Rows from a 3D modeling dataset
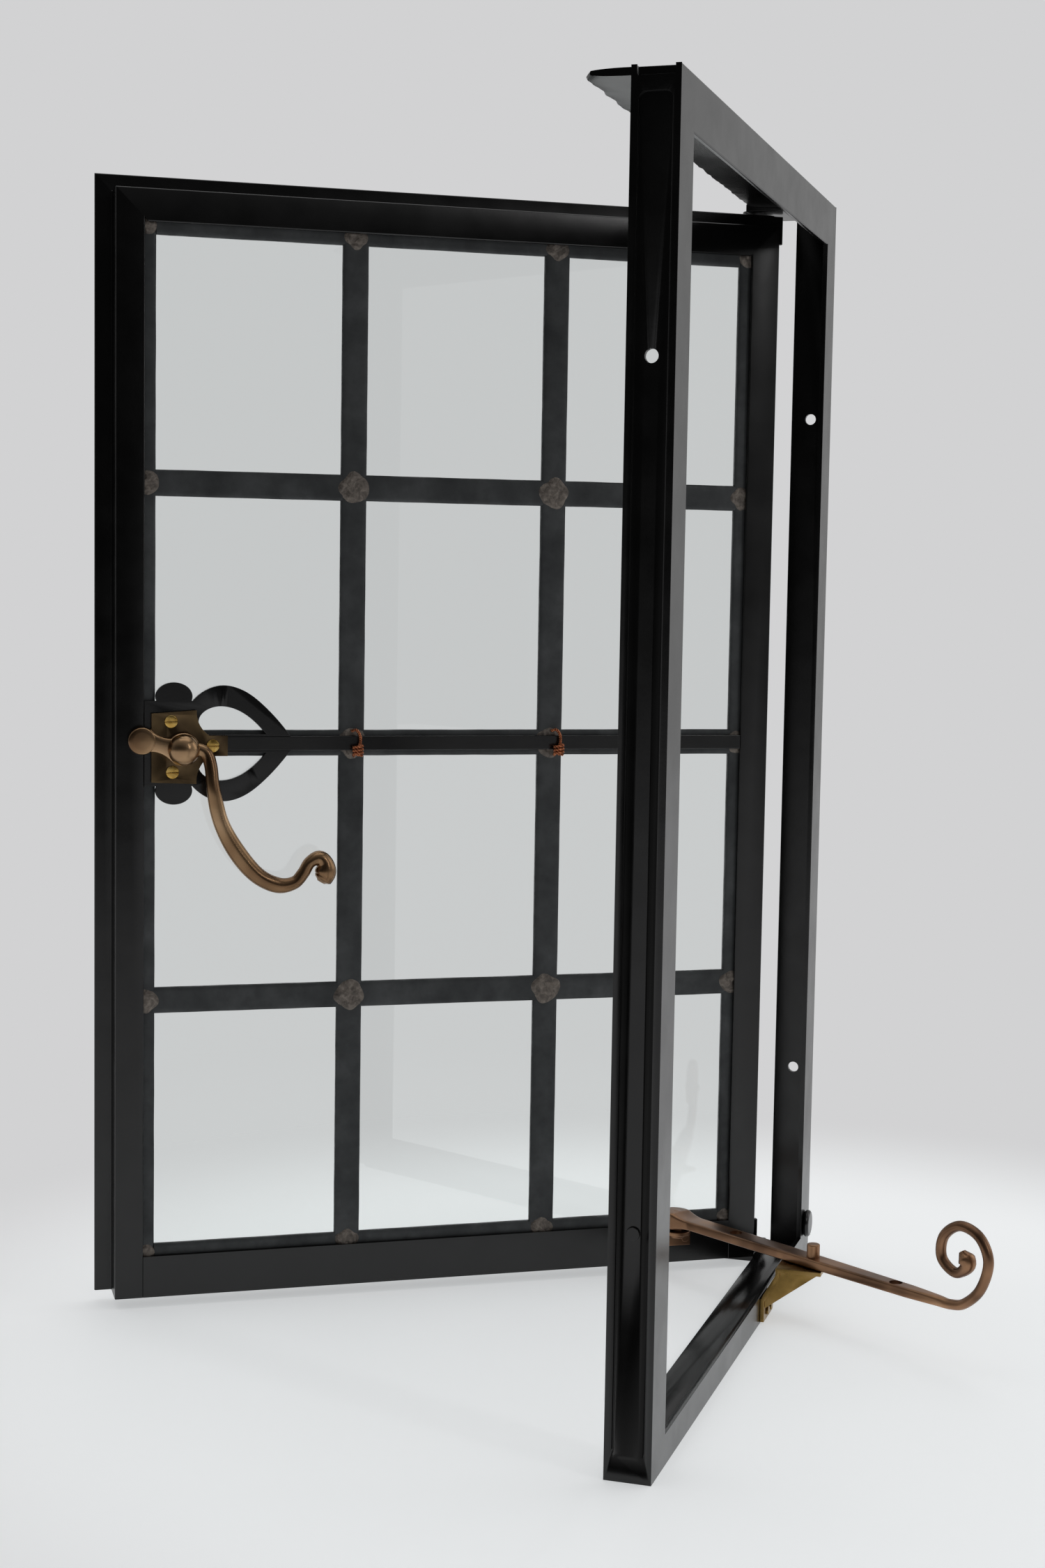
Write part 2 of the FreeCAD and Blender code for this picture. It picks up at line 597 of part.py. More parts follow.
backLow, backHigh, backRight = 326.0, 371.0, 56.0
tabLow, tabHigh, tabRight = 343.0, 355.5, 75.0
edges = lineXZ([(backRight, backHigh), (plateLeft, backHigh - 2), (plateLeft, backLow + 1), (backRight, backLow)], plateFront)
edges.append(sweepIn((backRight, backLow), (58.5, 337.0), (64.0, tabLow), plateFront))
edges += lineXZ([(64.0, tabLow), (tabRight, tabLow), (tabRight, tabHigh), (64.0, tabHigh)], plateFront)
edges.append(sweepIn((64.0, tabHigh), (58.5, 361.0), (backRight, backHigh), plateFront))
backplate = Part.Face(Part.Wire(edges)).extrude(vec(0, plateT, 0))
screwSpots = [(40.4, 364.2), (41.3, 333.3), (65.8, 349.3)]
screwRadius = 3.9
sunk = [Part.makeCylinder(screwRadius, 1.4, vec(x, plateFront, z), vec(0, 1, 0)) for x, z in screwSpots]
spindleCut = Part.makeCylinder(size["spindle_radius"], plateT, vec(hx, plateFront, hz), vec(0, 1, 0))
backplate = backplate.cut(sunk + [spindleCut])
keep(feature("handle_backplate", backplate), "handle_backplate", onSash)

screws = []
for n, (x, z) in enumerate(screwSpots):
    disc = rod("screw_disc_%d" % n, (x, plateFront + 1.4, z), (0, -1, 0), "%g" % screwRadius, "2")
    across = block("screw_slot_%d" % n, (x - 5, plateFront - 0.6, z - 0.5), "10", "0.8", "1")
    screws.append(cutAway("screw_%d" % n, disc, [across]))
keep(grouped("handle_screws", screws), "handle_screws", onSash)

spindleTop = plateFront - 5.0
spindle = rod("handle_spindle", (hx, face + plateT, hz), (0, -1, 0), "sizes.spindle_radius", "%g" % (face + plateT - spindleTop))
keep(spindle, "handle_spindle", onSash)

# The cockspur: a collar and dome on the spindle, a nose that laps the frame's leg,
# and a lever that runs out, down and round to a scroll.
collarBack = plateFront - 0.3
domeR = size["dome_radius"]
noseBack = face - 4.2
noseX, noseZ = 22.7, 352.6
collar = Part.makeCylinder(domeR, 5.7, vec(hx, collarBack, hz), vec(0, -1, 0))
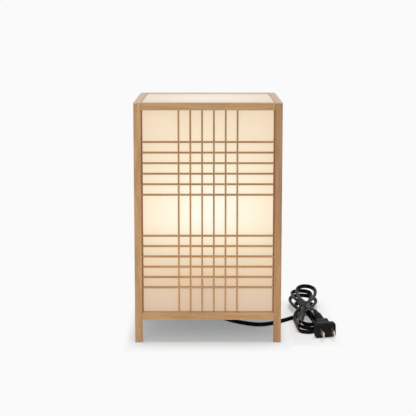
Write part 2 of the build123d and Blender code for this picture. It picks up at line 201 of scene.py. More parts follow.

Directive
All the entries above need to be reproduced exactly.

Written solution
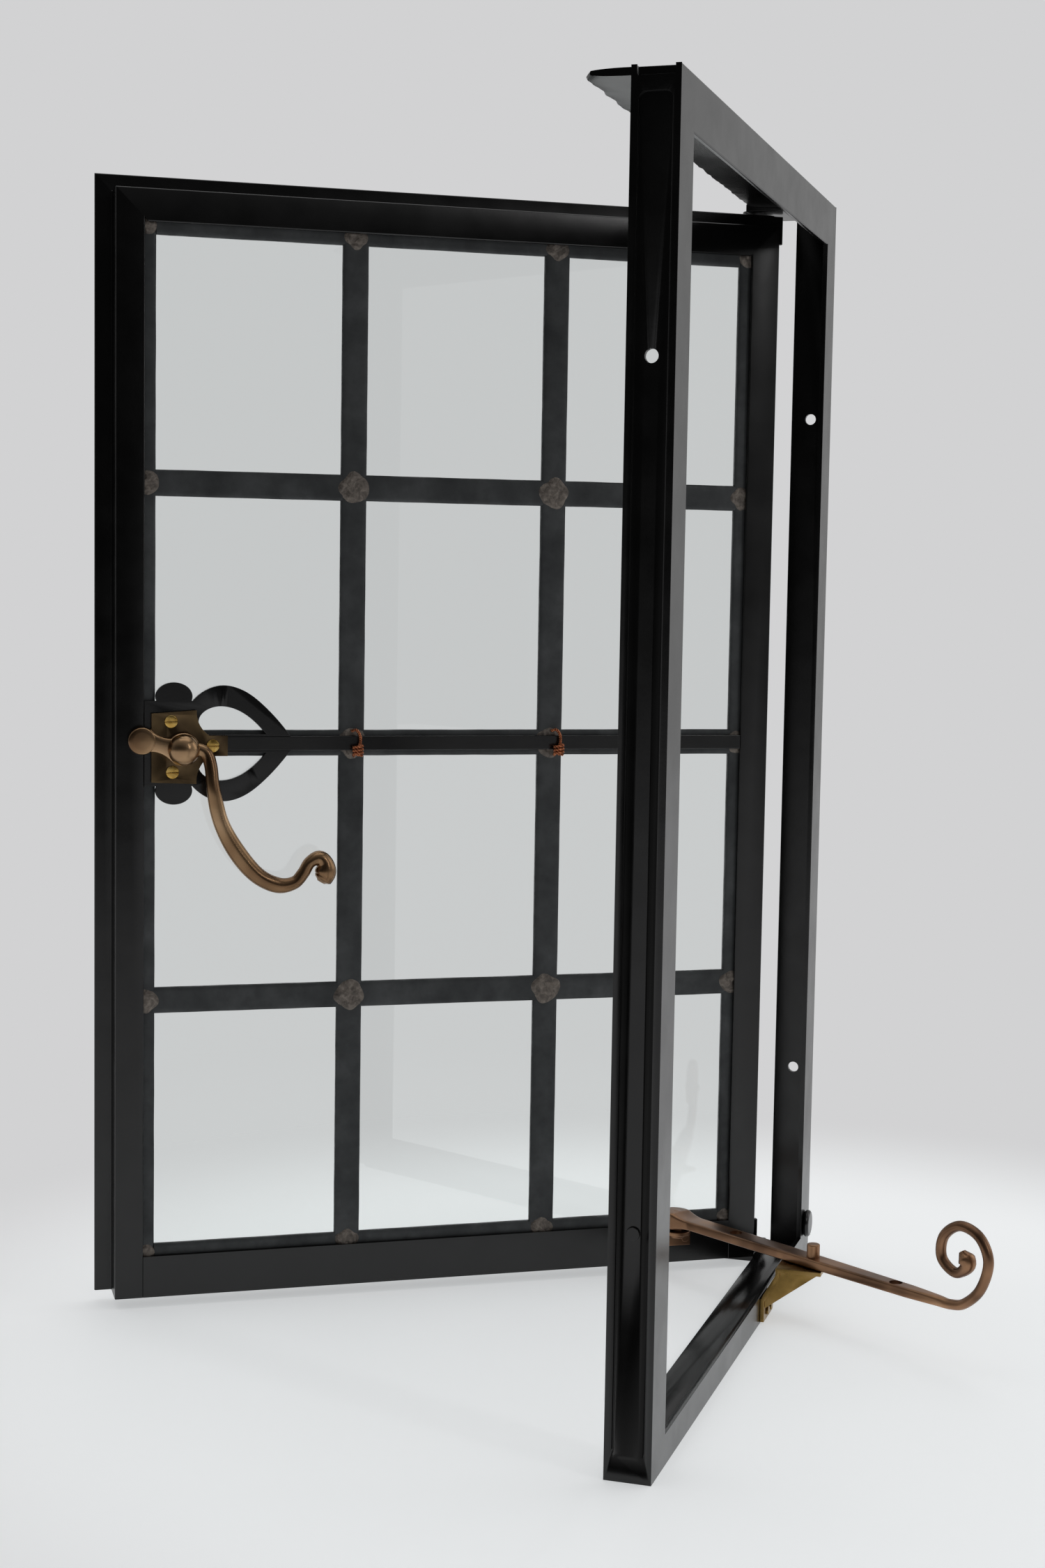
Write part 2 of the FreeCAD and Blender code for this picture. It picks up at line 597 of part.py. More parts follow.
backLow, backHigh, backRight = 326.0, 371.0, 56.0
tabLow, tabHigh, tabRight = 343.0, 355.5, 75.0
edges = lineXZ([(backRight, backHigh), (plateLeft, backHigh - 2), (plateLeft, backLow + 1), (backRight, backLow)], plateFront)
edges.append(sweepIn((backRight, backLow), (58.5, 337.0), (64.0, tabLow), plateFront))
edges += lineXZ([(64.0, tabLow), (tabRight, tabLow), (tabRight, tabHigh), (64.0, tabHigh)], plateFront)
edges.append(sweepIn((64.0, tabHigh), (58.5, 361.0), (backRight, backHigh), plateFront))
backplate = Part.Face(Part.Wire(edges)).extrude(vec(0, plateT, 0))
screwSpots = [(40.4, 364.2), (41.3, 333.3), (65.8, 349.3)]
screwRadius = 3.9
sunk = [Part.makeCylinder(screwRadius, 1.4, vec(x, plateFront, z), vec(0, 1, 0)) for x, z in screwSpots]
spindleCut = Part.makeCylinder(size["spindle_radius"], plateT, vec(hx, plateFront, hz), vec(0, 1, 0))
backplate = backplate.cut(sunk + [spindleCut])
keep(feature("handle_backplate", backplate), "handle_backplate", onSash)

screws = []
for n, (x, z) in enumerate(screwSpots):
    disc = rod("screw_disc_%d" % n, (x, plateFront + 1.4, z), (0, -1, 0), "%g" % screwRadius, "2")
    across = block("screw_slot_%d" % n, (x - 5, plateFront - 0.6, z - 0.5), "10", "0.8", "1")
    screws.append(cutAway("screw_%d" % n, disc, [across]))
keep(grouped("handle_screws", screws), "handle_screws", onSash)

spindleTop = plateFront - 5.0
spindle = rod("handle_spindle", (hx, face + plateT, hz), (0, -1, 0), "sizes.spindle_radius", "%g" % (face + plateT - spindleTop))
keep(spindle, "handle_spindle", onSash)

# The cockspur: a collar and dome on the spindle, a nose that laps the frame's leg,
# and a lever that runs out, down and round to a scroll.
collarBack = plateFront - 0.3
domeR = size["dome_radius"]
noseBack = face - 4.2
noseX, noseZ = 22.7, 352.6
collar = Part.makeCylinder(domeR, 5.7, vec(hx, collarBack, hz), vec(0, -1, 0))
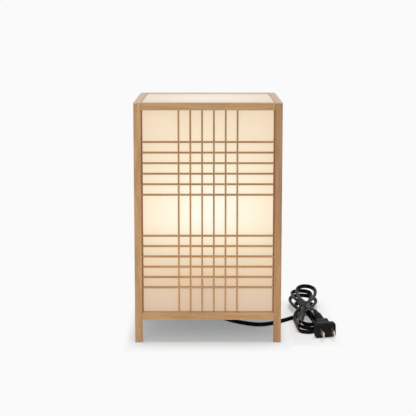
Write part 2 of the build123d and Blender code for this picture. It picks up at line 201 of scene.py. More parts follow.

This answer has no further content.